START
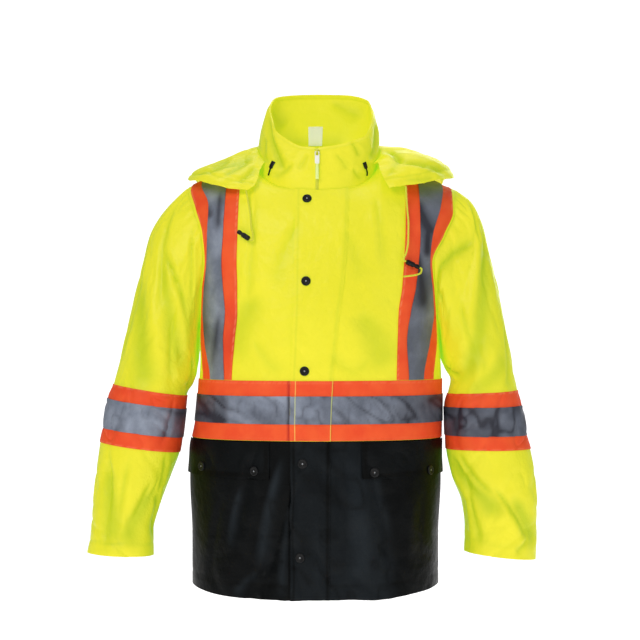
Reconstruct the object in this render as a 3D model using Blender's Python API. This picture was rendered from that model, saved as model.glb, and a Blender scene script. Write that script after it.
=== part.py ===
"""A hooded high-visibility rain jacket, filled out as if worn, with nobody in it.

Metres. +x is the wearer's left, -y is forward and +z is up. The origin is the middle of the neck
opening at shoulder height, where the wearer's shoulders carry the jacket.
"""

import math

import bpy
import numpy as np

# Cloth and what is sewn on it.
WALL = 0.0014  # coated shell cloth with its lining
SEAM_GAP = 0.0003
LAID_GAP = 0.0004  # between a panel and what lies on it
SLEEVE_GAP = 0.0008  # the sleeve turns away from the body at its seam
TAPE_THICK = 0.0008  # fluorescent backing of a tape
SILVER_THICK = 0.0006  # reflective strip on the backing
FLAP_THICK = 0.0016  # doubled cloth of the storm flap and the pocket flaps
FLAP_DROP = 0.0020  # the storm flap ends this far below the neck seam
POCKET_FLAP_DROP = 0.0012  # the pocket flaps start this far below the tape
HALF_ZIP = 0.0025  # half of the zip chain's width
ZIP_THICK = 0.0016
ZIP_STOP = 0.0040  # the chain ends this far below the collar's edge

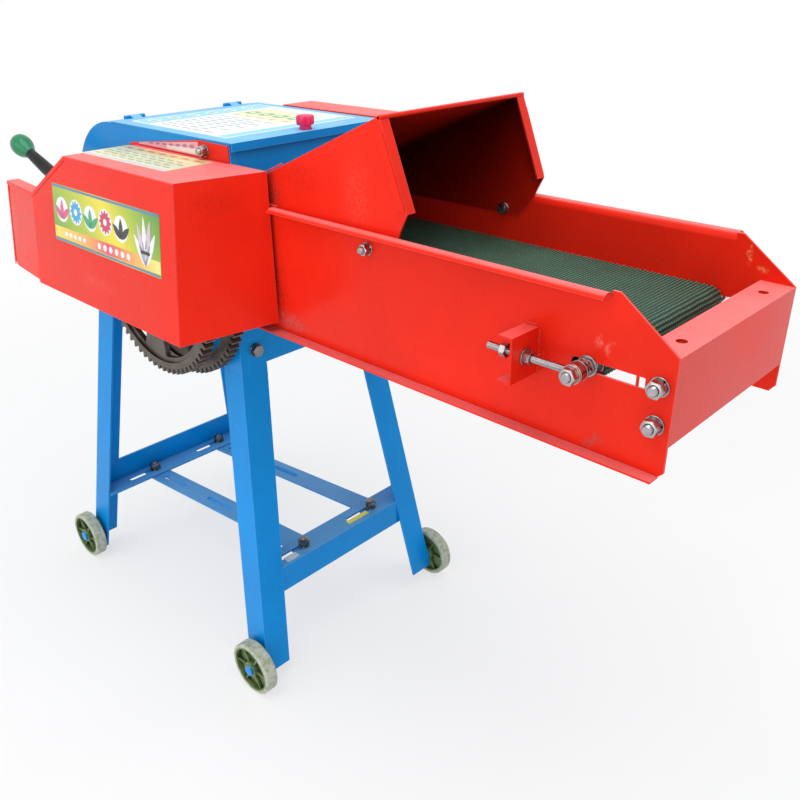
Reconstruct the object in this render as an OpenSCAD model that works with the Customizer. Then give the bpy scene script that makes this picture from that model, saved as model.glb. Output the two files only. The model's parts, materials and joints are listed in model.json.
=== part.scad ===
END
▶ What you are asked to do
Every line from the one containing "Reconstruct the object in this render as an" through the end of the data must be repeated exactly, and no other line.

▶ Finished exercise
Reconstruct the object in this render as an OpenSCAD model that works with the Customizer. Then give the bpy scene script that makes this picture from that model, saved as model.glb. Output the two files only. The model's parts, materials and joints are listed in model.json.
=== part.scad ===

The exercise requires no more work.